2. Inevitably, it is the British state we're talking about. Those affected are children of EU citizens where the parent from whom British citizenship was derived did not have formal settled status. Children who can claim British citizenship from another parent are not affected.
3. Before 2 October 2000, the Home Office thought that all EU citizens living and working in the UK were "settled" for the purposes of British nationality law, therefore their children born in the UK after 1/1/83 were British.
4. The Home Office changed its mind with effect from 2 October 2000 and decided that EU citizens needed to have been granted indefinite leave to remain to be "settled". But the law had not changed, the Home Office just changed its interpretation of the law.
5. The High Court has found that the Home Office couldn't be right both before 2 October 2000 and after. Either those born between 1/1/83 and 31/12/20 were all not British or they all were British, irrespective of whether the parent had formal settled status.
6. The court decided that they were all not British. The Home Office had been wrongly recognising as British the affected children born before 2/10/00. Their status is now unclear. There may be an appeal, so this may not be the final word.
7. If the outcome stays the same, logic suggests they aren't in truth British citizens even though they may have been issued with passports. Passports are evidence of nationality, they don't confer it. Passports can be (and are) wrongly issued and then have to be withdrawn.
8. If the outcome is reversed (the Home Office was right before 2/10/00 and wrong after) then tens of thousands of children of EU citizens born since then were wrongly charged registration fees or denied citizenship. The parents would not have needed ILR or permanent residence.
9. My write up here. I'm not sure I've explained it clearly in this thread or in the blog post. It's a really complicated issue. But it looks like a monumental, epic screw up by the Home Office, which has simply buried its head in the sand for years.

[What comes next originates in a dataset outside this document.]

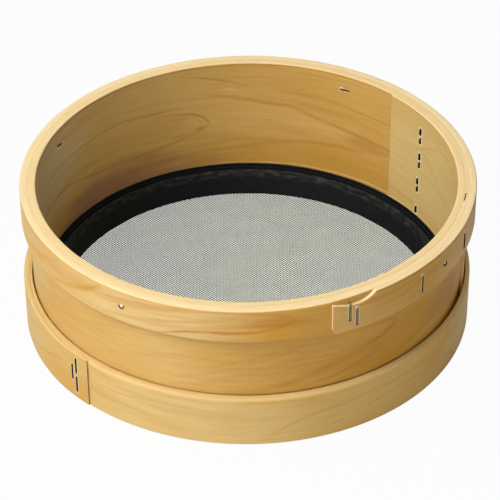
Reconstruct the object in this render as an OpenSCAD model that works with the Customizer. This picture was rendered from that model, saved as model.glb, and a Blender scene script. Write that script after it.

https://freemovement.org.uk/high-court- ... -citizens/
To be clear what this will mean, if it goes through. Anyone born in the UK to two EU citizen parents between 1983 and 2020, will be stripped of their British citizenship (because their parents would've been very unlikely to have ILR when they were born, as their parents would've been using free movement to come to the UK and not subject to visa control, IRL would be a pointless thing for them to get). What this will mean is potentially thousands of people in their adulthood who have only ever lived in the UK, will suddenly find themselves unable to work, unable to access benefits or the NHS, stateless, applying for non-UK citizenship (they may or may not qualify for), and having to prove they've lived in the UK for the past 5 years (that essentially depends on Home Office discretion regardless what evidence is provided) to acquire ILR in their new non-UK passport. The lead times on all those processes (potentially years), will simply mean some people without strong family/friend connections they can rely on (potentially for years) end up on the street or dead ... and I'm not exaggerating.
Immigration/citizenship law needs urgent attention in the UK, and not in the way Tory Home Secretaries bang on about. No one in the system (courts/Home Office/experts) really knows how it works and interpretation changes often, a total mess.